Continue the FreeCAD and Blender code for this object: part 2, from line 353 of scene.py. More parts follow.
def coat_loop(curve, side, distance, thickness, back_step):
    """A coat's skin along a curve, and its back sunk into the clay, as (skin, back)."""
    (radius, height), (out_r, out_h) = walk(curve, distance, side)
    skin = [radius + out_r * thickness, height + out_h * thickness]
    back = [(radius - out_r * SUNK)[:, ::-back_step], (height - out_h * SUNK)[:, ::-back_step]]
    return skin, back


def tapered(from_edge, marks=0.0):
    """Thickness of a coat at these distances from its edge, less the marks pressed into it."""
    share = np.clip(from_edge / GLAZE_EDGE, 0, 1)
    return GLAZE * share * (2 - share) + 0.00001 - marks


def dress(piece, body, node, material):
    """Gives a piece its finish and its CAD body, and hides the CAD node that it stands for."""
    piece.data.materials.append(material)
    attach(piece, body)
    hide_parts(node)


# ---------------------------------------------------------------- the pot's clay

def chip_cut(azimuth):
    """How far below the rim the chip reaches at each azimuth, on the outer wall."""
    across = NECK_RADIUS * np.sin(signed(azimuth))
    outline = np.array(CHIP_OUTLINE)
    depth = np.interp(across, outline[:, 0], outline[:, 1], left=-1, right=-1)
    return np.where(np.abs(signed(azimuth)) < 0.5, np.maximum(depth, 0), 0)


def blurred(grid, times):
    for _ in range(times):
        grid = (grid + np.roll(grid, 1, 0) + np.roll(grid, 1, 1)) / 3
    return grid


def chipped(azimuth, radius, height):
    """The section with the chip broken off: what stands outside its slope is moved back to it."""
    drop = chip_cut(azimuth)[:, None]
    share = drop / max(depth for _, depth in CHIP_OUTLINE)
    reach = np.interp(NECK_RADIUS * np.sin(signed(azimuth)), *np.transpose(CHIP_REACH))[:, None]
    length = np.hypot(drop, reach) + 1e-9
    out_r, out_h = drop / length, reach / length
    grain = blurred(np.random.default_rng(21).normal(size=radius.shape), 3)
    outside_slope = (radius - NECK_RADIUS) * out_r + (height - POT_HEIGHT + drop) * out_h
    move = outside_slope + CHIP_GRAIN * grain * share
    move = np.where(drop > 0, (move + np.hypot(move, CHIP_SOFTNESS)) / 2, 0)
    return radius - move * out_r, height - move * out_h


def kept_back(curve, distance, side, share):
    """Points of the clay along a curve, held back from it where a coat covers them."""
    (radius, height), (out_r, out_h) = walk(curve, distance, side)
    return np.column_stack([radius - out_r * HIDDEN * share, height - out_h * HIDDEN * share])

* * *

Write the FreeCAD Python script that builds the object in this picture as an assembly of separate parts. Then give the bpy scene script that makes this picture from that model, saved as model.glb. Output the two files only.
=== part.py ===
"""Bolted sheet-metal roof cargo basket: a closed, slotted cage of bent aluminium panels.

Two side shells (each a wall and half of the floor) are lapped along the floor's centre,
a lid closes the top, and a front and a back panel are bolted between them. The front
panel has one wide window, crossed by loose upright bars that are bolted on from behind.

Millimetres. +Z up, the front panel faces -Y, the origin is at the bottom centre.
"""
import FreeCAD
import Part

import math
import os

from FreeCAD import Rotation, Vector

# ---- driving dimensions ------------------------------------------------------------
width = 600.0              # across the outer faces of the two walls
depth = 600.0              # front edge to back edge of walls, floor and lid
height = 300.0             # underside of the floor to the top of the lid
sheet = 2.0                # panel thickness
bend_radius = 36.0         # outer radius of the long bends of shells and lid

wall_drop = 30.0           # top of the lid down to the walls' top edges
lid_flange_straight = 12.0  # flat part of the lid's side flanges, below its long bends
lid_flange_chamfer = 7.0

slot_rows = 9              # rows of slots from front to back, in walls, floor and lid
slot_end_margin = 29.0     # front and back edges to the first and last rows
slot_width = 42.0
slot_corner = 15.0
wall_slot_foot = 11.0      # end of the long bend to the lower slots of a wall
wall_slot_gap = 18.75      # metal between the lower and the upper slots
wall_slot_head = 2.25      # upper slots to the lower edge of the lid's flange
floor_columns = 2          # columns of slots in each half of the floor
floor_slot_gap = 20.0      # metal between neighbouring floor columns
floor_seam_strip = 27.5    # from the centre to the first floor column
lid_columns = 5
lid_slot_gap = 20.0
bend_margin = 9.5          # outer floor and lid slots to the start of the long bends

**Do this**
Write down exactly the span of lines above from the one containing "Continue the FreeCAD" to the one containing "return grid", both ends included.

**Reply**
Continue the FreeCAD and Blender code for this object: part 2, from line 353 of scene.py. More parts follow.
def coat_loop(curve, side, distance, thickness, back_step):
    """A coat's skin along a curve, and its back sunk into the clay, as (skin, back)."""
    (radius, height), (out_r, out_h) = walk(curve, distance, side)
    skin = [radius + out_r * thickness, height + out_h * thickness]
    back = [(radius - out_r * SUNK)[:, ::-back_step], (height - out_h * SUNK)[:, ::-back_step]]
    return skin, back


def tapered(from_edge, marks=0.0):
    """Thickness of a coat at these distances from its edge, less the marks pressed into it."""
    share = np.clip(from_edge / GLAZE_EDGE, 0, 1)
    return GLAZE * share * (2 - share) + 0.00001 - marks


def dress(piece, body, node, material):
    """Gives a piece its finish and its CAD body, and hides the CAD node that it stands for."""
    piece.data.materials.append(material)
    attach(piece, body)
    hide_parts(node)


# ---------------------------------------------------------------- the pot's clay

def chip_cut(azimuth):
    """How far below the rim the chip reaches at each azimuth, on the outer wall."""
    across = NECK_RADIUS * np.sin(signed(azimuth))
    outline = np.array(CHIP_OUTLINE)
    depth = np.interp(across, outline[:, 0], outline[:, 1], left=-1, right=-1)
    return np.where(np.abs(signed(azimuth)) < 0.5, np.maximum(depth, 0), 0)


def blurred(grid, times):
    for _ in range(times):
        grid = (grid + np.roll(grid, 1, 0) + np.roll(grid, 1, 1)) / 3
    return grid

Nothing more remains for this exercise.